Perhaps I was being too loose with my language, and it’s possible this is a pointless pedantic discussion about terminology, but I think I was still pointing to what Carlsmith called schemers in that quote. Here’s Joe Carlsmith’s terminological breakdown:
The key distinction in my view is whether the designers of the reward function intended for lies to be reinforced or not. [ETA: this was confusingly stated. What I meant is that if a people design a reward function that accidentally reinforces lying in order to obtain power, it seems reasonable to call the agent that results from training on that reward function a “schemer” given Carlsmith’s terminology, and common sense.]
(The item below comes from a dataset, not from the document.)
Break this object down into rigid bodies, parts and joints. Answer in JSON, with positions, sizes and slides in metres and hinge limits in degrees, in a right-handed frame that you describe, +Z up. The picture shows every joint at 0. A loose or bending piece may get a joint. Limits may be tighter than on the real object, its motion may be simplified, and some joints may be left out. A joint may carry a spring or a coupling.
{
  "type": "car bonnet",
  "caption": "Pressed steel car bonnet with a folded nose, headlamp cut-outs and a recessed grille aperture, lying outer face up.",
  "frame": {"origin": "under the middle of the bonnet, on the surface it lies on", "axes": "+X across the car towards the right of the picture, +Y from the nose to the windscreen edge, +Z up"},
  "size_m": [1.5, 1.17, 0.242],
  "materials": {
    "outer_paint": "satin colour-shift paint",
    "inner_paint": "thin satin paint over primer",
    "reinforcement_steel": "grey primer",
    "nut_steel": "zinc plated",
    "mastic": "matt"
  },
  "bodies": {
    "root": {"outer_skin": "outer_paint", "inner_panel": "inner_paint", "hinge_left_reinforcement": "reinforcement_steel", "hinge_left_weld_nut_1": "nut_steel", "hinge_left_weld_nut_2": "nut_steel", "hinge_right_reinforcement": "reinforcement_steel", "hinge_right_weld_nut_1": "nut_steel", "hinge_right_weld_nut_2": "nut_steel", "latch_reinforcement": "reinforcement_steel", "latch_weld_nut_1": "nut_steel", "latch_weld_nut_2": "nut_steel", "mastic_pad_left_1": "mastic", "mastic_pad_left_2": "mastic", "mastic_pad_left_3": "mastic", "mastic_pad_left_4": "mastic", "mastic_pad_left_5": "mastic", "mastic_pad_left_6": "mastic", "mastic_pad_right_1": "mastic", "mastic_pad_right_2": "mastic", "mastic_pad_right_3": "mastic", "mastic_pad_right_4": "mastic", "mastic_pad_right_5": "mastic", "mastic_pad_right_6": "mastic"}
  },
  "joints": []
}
If lying to obtain power is reinforced but the designers either do not know this, or do not know how to mitigate this behavior, then it still seems reasonable to call the resulting model a “schemer”. In Ajeya Cotra’s story, for example:
Alex was incentivized to lie because it got rewards for taking actions that were superficially rated as good even if they weren’t actually good, i.e. Alex was “lying because this was directly reinforced”. She wrote, “Because humans have systematic errors in judgment, there are many scenarios where acting deceitfully causes humans to reward Alex’s behavior more highly. Because Alex is a skilled, situationally aware, creative planner, it will understand this; because Alex’s training pushes it to maximize its expected reward, it will be pushed to act on this understanding and behave deceptively.”
Alex was “playing the training game”, as Ajeya Cotra says this explicitly several times in her story.
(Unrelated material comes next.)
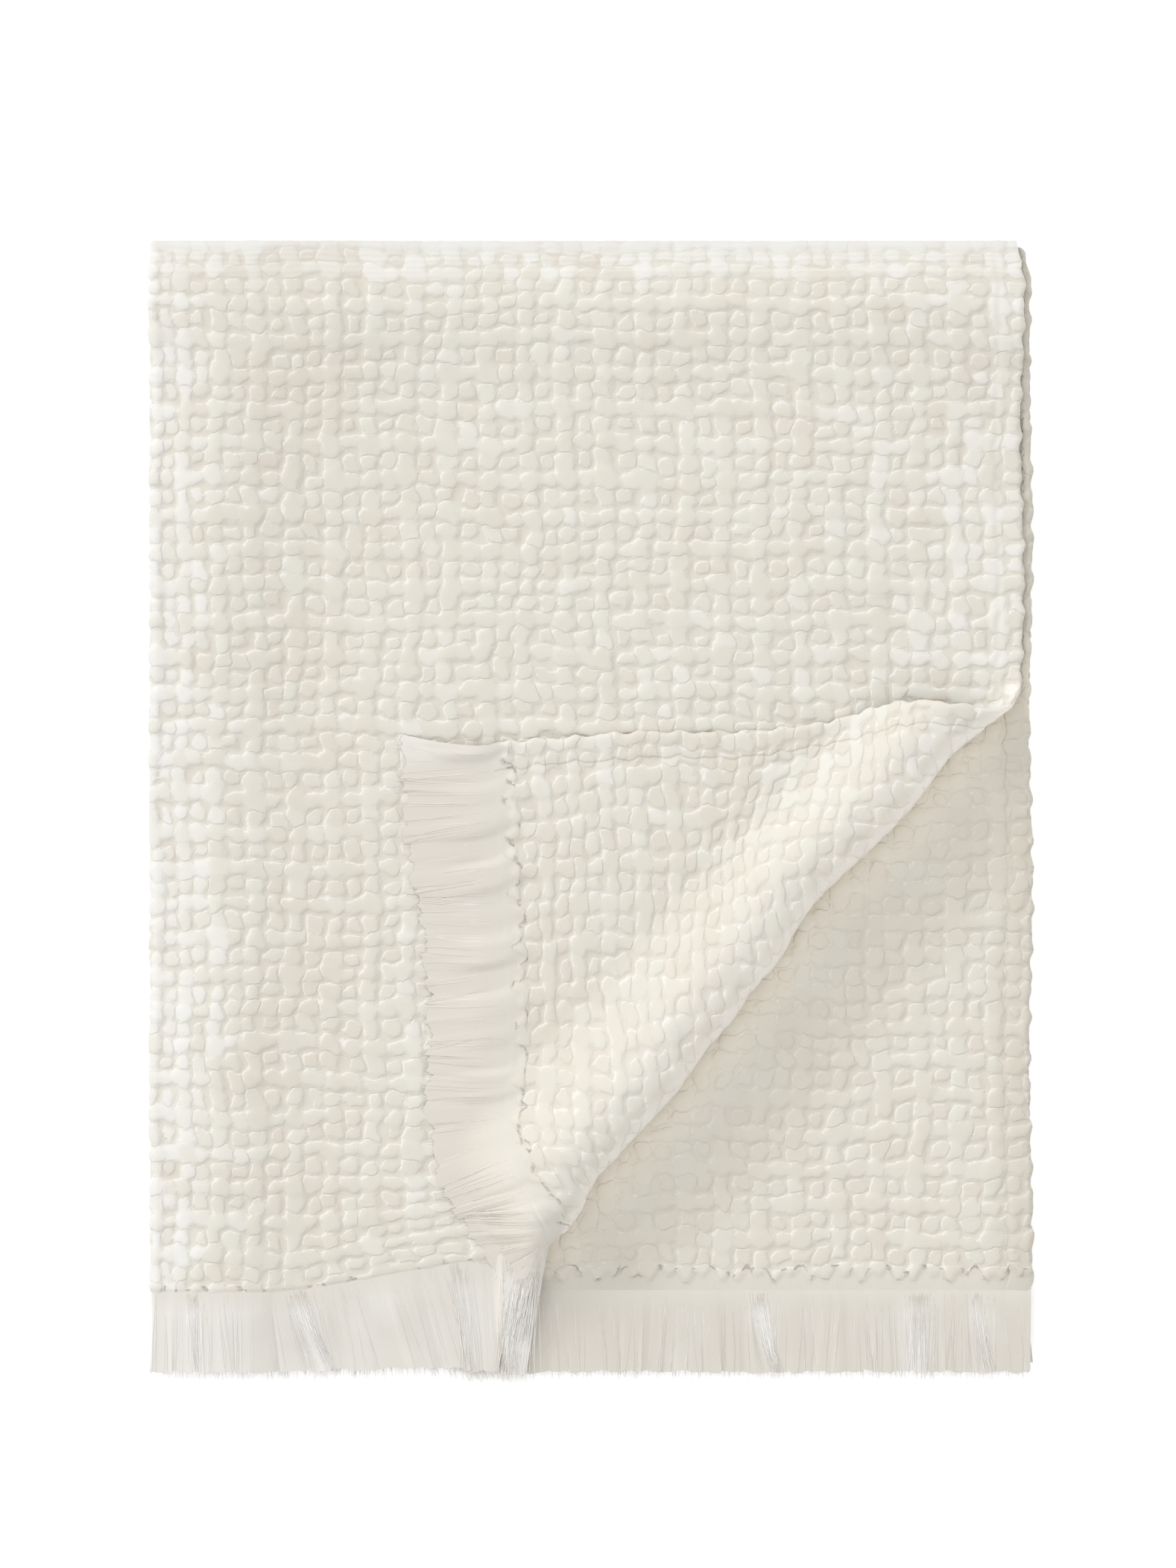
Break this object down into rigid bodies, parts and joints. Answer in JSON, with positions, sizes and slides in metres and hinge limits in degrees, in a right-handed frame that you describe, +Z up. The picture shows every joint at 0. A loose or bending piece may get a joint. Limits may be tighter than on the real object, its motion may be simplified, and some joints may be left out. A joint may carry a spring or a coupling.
{
  "type": "folded cotton blanket with fringed ends",
  "caption": "Cotton throw folded in quarters, one top corner turned back over a soft roll, with fringe along both short ends.",
  "frame": {"origin": "middle of the folded blanket's outline, on the surface that it lies on", "axes": "+Z up, +Y along the longer side towards the cross fold, +X across towards the free selvedges; the long fold is at -X and the fringed ends are at -Y"},
  "size_m": [0.652, 0.834, 0.0521],
  "materials": {
    "cotton_weave": "matte ivory cotton in a raised honeycomb-like double weave of small pillows",
    "cotton_fringe": "loose untwisted ivory cotton threads in soft bunches"
  },
  "bodies": {
    "root": {"blanket_cloth": "cotton_weave", "fringe_upper_end": "cotton_fringe", "fringe_lower_end": "cotton_fringe"}
  },
  "joints": []
}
Alex was playing the training game in order to get power for itself or for other AIs; clearly, as the model literally takes over the world and disempowers humanity at the end.
Alex kind of didn’t appear to purely care about reward-on-the-episode, since it took over the world? Yes, Alex cared about rewards, but not necessarily on this episode. Maybe I’m wrong here. But even if Alex only cared about reward-on-the-episode, you could easily construct a scenario similar to Ajeya’s story in which a model begins to care about things other than reward-on-the-episode, which nonetheless fits the story of “the AI is lying because this was directly reinforced”.
The key distinction in my view is whether the designers of the reward function intended for lies to be reinforced or not.
Hmm, I don’t think the intention is the key thing (at least with how I use the word and how I think Joe uses the word), I think the key thing is whether the reinforcement/reward process actively incentivizes bad behavior.
Overall, I use the term to mean basically the same thing as “deceptive alignment”. (But more specifically pointing the definition in Joe’s report which depends less on some notion of mesa-optimization and is a bit more precise IMO.)
Hmm, I don’t think the intention is the key thing (at least with how I use the word and how I think Joe uses the word), I think the key thing is whether the reinforcement/reward process actively incentivizes bad behavior.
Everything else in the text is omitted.